Jaya is a rare case for us: in that he arrived in Singapore on a visitor’s pass and stayed to look for work, illegally. Most of the men we speak to have arrived via an agent in their native country and have been exploited, injured (or both) and are stuck in a long queue of investigations on a Special Pass.

At the time of interviewing him, Jaya is himself stuck on a Special Pass: he was required to stay in Singapore after MOM opened an investigation into his employer, who had illegally hired a group of foreign workers. Jaya was among fifteen Sri Lankans who arrived in Singapore on March 2011 on a Visit Pass, but with the intention of looking to work. Ten of those have been repatriated back to Sri Lanka, and Jaya is among the remaining five required to stay.

The problem is that since he was placed on a Special Pass he has had next to no money to get by; he borrows what he can and given the desperate situation he finds himself in, I suspect he has found the odd job to help him get by, such as food delivery which could pay about $40 a day.

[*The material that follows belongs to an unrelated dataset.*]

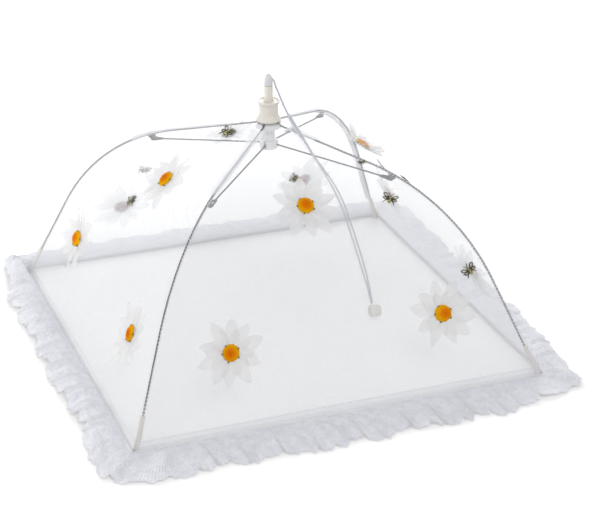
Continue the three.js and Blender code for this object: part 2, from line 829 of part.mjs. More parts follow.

From our conversations it’s clear Jaya doesn’t want to work in construction – which employs most of the incoming migrant workers to Singapore. He has past experience working for an electronics company for five years in South Korea (legally) and shows me photos from happier times when he was part of an amateur dramatics group while living there. Before that he worked for fifteen years in a hotel back in Sri Lanka.

For a 52-year-old Jaya looks a lot younger; he walks with a small bag slung over his shoulder, like a student. The house he has been staying in – rent free – is nestled behind a tennis court, in a sleepy corner of the busy suburb of Little India.

I gesture to enter the house, which is shared by “around 20 to 30” migrant workers (the numbers change as men come and go, Jaya tells me), but Jaya remains outside: “Maybe not go inside, boss is in the house,” he says cautiously.

“Where do you sleep then?” I asked.

“Here,” he says, pointing to an old table on the porch which is surrounded by laundry, boots and bottles. For six months every night Jaya has placed a small blanket onto the table and curled up beneath the awnings.

Until his case is solved he has little choice but to continue to sleep there.

The interview was conducted several months ago. We tried to contact Jaya to follow up on developments, but his phone had gone dead.